= Exercise =
Using the listing below, set down each line from the line containing "buildTank();" through the line containing "return low, high", both ends included, exactly and with nothing added.

= Records supplied =
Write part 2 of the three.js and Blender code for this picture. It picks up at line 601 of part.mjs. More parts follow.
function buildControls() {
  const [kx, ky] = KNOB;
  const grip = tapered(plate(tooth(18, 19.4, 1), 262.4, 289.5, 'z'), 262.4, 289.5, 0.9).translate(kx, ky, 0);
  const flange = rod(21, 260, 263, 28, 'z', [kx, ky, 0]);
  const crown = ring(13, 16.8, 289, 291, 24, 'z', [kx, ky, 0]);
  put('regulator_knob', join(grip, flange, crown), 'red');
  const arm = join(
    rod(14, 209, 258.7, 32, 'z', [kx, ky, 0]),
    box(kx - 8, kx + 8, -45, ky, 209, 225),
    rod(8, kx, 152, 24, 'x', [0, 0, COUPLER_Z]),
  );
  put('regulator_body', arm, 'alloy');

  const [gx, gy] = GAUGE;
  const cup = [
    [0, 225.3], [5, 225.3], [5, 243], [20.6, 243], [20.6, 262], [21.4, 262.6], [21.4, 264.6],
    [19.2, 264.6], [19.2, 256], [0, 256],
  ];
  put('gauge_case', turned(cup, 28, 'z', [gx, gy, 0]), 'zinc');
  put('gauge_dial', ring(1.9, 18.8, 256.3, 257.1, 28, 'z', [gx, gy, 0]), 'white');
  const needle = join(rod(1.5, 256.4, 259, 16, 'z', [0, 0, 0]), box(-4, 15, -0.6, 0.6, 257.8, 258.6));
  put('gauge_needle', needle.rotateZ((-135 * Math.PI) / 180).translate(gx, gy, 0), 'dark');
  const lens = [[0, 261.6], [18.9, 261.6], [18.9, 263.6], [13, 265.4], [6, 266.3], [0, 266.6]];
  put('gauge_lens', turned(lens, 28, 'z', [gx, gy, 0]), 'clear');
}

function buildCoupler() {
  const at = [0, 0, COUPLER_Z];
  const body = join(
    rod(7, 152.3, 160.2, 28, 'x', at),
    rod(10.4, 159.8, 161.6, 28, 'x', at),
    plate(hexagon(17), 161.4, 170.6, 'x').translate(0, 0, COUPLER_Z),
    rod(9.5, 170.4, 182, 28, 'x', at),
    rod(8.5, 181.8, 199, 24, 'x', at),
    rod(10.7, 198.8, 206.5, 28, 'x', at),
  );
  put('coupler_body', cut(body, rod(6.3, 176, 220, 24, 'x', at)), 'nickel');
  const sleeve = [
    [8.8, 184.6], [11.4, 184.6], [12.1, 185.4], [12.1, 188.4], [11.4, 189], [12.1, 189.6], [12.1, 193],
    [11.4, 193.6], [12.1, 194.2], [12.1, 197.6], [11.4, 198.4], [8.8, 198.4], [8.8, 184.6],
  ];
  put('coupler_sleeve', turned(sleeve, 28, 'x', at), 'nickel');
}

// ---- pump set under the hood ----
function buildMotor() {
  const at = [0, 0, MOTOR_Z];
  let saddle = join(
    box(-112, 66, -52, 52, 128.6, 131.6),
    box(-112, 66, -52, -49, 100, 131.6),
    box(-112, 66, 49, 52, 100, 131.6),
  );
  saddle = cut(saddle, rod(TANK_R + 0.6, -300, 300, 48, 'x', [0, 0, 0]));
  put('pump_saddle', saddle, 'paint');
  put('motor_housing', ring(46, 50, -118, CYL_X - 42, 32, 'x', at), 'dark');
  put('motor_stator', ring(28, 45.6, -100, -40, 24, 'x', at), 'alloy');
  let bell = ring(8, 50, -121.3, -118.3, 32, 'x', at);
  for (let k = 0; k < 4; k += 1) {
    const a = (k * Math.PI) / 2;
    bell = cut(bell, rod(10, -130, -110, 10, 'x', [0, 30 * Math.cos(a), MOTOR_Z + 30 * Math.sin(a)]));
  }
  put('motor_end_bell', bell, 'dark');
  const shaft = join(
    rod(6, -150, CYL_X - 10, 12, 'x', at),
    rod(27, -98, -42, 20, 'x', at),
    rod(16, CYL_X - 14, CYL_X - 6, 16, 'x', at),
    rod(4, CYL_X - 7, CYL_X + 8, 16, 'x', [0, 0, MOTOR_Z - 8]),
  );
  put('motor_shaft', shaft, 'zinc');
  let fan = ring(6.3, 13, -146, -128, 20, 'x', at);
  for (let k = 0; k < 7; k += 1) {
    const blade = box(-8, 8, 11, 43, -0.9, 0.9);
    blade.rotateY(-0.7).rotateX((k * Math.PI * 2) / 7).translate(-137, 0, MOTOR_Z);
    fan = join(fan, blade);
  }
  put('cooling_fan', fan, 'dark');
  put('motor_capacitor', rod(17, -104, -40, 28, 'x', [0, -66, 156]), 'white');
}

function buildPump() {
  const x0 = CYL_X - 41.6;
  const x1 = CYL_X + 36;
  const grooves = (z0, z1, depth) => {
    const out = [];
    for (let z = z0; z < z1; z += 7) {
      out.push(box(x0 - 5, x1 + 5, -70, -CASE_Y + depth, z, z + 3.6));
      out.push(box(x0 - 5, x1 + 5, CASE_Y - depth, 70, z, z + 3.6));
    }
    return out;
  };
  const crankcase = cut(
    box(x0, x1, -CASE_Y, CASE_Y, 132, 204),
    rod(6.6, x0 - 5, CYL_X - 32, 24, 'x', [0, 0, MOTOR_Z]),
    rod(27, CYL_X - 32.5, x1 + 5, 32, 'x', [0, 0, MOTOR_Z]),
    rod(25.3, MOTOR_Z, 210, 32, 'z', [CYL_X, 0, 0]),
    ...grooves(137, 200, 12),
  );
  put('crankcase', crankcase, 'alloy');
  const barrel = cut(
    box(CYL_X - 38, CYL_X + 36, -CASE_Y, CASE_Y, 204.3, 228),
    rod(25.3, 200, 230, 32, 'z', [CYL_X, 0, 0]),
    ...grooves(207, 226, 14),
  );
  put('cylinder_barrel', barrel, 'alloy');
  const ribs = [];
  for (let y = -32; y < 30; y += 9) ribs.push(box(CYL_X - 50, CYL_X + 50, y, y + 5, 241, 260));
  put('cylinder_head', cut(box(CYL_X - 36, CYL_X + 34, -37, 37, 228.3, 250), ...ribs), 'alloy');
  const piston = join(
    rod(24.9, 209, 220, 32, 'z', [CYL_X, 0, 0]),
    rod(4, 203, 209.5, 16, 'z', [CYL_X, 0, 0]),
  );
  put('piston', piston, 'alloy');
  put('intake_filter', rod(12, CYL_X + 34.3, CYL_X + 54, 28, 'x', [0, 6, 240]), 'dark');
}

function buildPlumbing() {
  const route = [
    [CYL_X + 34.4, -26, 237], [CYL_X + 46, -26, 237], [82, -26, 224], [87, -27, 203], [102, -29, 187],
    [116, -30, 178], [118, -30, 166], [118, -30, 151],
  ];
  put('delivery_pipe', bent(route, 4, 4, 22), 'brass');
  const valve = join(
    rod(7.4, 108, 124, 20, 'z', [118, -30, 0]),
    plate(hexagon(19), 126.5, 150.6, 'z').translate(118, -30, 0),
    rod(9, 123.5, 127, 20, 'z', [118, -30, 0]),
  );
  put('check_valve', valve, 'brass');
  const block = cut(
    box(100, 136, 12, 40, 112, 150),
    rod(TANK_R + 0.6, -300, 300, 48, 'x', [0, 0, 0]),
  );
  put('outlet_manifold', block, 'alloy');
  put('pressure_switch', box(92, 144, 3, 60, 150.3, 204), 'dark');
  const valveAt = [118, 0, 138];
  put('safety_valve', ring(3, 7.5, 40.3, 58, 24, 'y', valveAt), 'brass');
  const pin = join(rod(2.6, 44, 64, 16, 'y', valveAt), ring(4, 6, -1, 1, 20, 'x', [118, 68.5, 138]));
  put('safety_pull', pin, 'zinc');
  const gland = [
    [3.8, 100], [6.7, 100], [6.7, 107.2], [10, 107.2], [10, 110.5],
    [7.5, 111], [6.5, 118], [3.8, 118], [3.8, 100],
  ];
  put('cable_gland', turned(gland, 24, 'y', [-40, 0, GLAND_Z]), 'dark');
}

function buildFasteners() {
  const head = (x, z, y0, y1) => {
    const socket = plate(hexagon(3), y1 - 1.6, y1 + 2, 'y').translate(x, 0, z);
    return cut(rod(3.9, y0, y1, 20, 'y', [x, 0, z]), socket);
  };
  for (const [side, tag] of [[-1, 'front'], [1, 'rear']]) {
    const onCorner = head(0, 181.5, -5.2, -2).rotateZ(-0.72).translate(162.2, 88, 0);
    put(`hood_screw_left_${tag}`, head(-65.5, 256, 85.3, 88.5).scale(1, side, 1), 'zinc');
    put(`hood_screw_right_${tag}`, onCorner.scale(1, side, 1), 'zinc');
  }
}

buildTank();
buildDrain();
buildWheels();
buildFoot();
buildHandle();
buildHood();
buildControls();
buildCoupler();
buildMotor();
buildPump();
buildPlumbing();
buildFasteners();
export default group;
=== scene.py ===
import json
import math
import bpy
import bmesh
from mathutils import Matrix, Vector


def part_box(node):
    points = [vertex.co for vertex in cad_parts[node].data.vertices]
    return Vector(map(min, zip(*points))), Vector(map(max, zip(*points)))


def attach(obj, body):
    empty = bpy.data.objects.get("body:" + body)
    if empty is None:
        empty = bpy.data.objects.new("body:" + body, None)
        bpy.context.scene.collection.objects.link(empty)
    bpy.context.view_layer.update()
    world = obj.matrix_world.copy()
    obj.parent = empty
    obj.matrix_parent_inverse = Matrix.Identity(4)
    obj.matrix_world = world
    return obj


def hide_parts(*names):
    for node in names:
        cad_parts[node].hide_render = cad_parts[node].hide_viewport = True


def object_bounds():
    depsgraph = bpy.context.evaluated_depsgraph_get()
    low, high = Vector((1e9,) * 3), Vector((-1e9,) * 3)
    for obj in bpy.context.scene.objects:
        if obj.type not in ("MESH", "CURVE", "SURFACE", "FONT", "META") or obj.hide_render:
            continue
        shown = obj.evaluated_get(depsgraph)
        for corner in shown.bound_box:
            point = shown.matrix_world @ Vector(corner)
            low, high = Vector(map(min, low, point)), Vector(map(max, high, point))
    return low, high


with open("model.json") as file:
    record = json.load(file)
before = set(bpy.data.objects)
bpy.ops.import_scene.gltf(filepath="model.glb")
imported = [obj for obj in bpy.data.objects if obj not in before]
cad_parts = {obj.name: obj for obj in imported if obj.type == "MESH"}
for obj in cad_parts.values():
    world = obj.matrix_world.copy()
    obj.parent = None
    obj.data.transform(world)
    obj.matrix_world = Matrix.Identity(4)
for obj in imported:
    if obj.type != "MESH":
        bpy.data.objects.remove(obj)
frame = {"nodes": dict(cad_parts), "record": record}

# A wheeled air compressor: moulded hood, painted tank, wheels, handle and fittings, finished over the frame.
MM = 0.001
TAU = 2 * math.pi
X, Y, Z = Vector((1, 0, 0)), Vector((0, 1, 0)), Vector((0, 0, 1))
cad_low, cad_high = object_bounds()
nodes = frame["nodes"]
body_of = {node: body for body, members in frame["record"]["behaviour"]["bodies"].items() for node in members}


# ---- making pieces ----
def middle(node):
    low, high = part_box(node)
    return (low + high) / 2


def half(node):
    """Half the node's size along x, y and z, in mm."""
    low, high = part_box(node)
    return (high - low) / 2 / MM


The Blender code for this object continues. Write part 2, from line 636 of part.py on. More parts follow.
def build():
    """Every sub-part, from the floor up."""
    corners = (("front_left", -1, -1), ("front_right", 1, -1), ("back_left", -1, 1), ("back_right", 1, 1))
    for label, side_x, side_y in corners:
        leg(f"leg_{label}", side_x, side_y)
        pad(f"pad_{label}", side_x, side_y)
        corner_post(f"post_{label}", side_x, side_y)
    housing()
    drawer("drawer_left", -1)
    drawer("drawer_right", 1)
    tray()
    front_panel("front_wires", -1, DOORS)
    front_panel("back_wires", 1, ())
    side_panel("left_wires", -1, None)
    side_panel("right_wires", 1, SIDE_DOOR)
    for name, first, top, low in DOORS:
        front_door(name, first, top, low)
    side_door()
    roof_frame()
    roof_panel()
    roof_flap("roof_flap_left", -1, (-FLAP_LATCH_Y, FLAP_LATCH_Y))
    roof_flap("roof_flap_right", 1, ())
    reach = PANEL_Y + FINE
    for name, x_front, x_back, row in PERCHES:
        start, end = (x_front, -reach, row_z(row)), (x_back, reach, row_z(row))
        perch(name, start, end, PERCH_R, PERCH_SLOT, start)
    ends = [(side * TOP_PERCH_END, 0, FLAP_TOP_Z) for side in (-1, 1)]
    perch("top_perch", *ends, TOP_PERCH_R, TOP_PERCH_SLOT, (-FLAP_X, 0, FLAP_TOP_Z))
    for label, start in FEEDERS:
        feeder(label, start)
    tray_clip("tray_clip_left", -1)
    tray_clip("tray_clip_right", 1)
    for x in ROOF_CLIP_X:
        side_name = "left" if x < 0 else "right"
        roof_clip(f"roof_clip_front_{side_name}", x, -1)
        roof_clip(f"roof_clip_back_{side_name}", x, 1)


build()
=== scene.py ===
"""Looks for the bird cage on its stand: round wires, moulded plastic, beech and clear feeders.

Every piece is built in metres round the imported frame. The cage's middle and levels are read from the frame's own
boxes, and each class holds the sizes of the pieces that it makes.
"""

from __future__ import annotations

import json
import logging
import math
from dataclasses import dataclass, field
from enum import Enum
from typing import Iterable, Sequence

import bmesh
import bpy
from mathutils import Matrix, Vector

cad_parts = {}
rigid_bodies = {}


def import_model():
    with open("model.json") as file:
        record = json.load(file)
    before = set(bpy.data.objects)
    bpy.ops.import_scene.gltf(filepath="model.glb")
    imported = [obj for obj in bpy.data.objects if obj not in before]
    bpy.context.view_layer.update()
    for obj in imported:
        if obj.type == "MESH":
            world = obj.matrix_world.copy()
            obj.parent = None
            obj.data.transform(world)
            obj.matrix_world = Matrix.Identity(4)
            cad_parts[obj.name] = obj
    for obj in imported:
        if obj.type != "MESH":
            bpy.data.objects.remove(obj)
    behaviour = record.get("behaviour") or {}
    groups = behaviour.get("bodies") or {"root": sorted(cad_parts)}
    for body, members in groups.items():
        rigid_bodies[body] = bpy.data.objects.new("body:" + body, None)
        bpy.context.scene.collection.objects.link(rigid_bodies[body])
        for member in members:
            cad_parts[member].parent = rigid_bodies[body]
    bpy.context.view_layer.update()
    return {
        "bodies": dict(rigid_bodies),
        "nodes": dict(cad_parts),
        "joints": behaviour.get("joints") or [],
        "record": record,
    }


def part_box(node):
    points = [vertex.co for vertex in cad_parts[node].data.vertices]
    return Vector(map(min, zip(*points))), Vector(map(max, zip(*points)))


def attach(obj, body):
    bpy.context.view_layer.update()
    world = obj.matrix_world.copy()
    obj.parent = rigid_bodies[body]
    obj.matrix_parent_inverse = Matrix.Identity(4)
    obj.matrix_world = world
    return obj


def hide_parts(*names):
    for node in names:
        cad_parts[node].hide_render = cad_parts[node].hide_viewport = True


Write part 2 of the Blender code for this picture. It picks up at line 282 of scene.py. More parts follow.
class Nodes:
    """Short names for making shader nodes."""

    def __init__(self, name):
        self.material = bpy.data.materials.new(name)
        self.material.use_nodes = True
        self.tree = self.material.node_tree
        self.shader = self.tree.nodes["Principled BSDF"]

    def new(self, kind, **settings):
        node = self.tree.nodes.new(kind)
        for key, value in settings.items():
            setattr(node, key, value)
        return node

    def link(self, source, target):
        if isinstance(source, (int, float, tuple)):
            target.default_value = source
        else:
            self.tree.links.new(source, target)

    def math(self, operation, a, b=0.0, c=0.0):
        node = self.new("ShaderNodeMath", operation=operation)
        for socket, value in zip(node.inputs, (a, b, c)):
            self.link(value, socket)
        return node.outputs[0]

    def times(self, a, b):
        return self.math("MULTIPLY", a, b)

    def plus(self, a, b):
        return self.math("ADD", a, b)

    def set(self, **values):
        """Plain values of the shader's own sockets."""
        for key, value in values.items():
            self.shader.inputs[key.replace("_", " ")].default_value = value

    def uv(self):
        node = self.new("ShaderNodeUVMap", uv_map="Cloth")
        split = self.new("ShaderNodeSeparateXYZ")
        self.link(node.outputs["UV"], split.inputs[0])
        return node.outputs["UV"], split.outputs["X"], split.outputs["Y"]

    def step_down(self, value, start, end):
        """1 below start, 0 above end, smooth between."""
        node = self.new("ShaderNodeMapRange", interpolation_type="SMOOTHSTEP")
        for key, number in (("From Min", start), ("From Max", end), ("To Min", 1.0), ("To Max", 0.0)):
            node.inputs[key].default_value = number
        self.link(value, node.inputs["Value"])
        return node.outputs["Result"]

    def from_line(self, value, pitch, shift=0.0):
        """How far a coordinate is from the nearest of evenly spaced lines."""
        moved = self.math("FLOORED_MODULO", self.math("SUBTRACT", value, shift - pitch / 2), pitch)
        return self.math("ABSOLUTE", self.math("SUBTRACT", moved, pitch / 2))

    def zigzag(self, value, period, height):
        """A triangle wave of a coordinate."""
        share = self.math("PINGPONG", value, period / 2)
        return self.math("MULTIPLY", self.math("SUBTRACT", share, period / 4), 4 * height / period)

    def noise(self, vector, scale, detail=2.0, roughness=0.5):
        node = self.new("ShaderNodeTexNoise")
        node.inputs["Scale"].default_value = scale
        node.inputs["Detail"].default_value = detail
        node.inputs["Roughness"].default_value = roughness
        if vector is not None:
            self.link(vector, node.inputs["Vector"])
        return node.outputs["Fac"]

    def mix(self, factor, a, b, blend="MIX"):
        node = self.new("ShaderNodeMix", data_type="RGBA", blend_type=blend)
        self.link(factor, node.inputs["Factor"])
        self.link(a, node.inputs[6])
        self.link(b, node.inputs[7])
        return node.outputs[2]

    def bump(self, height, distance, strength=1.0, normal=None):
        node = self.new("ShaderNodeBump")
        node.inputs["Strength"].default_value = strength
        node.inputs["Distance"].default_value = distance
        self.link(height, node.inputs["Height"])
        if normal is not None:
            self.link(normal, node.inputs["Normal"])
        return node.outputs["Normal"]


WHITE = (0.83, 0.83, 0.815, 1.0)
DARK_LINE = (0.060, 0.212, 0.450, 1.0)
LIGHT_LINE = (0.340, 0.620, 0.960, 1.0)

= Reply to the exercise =
buildTank();
buildDrain();
buildWheels();
buildFoot();
buildHandle();
buildHood();
buildControls();
buildCoupler();
buildMotor();
buildPump();
buildPlumbing();
buildFasteners();
export default group;
=== scene.py ===
import json
import math
import bpy
import bmesh
from mathutils import Matrix, Vector


def part_box(node):
    points = [vertex.co for vertex in cad_parts[node].data.vertices]
    return Vector(map(min, zip(*points))), Vector(map(max, zip(*points)))


def attach(obj, body):
    empty = bpy.data.objects.get("body:" + body)
    if empty is None:
        empty = bpy.data.objects.new("body:" + body, None)
        bpy.context.scene.collection.objects.link(empty)
    bpy.context.view_layer.update()
    world = obj.matrix_world.copy()
    obj.parent = empty
    obj.matrix_parent_inverse = Matrix.Identity(4)
    obj.matrix_world = world
    return obj


def hide_parts(*names):
    for node in names:
        cad_parts[node].hide_render = cad_parts[node].hide_viewport = True


def object_bounds():
    depsgraph = bpy.context.evaluated_depsgraph_get()
    low, high = Vector((1e9,) * 3), Vector((-1e9,) * 3)
    for obj in bpy.context.scene.objects:
        if obj.type not in ("MESH", "CURVE", "SURFACE", "FONT", "META") or obj.hide_render:
            continue
        shown = obj.evaluated_get(depsgraph)
        for corner in shown.bound_box:
            point = shown.matrix_world @ Vector(corner)
            low, high = Vector(map(min, low, point)), Vector(map(max, high, point))
    return low, high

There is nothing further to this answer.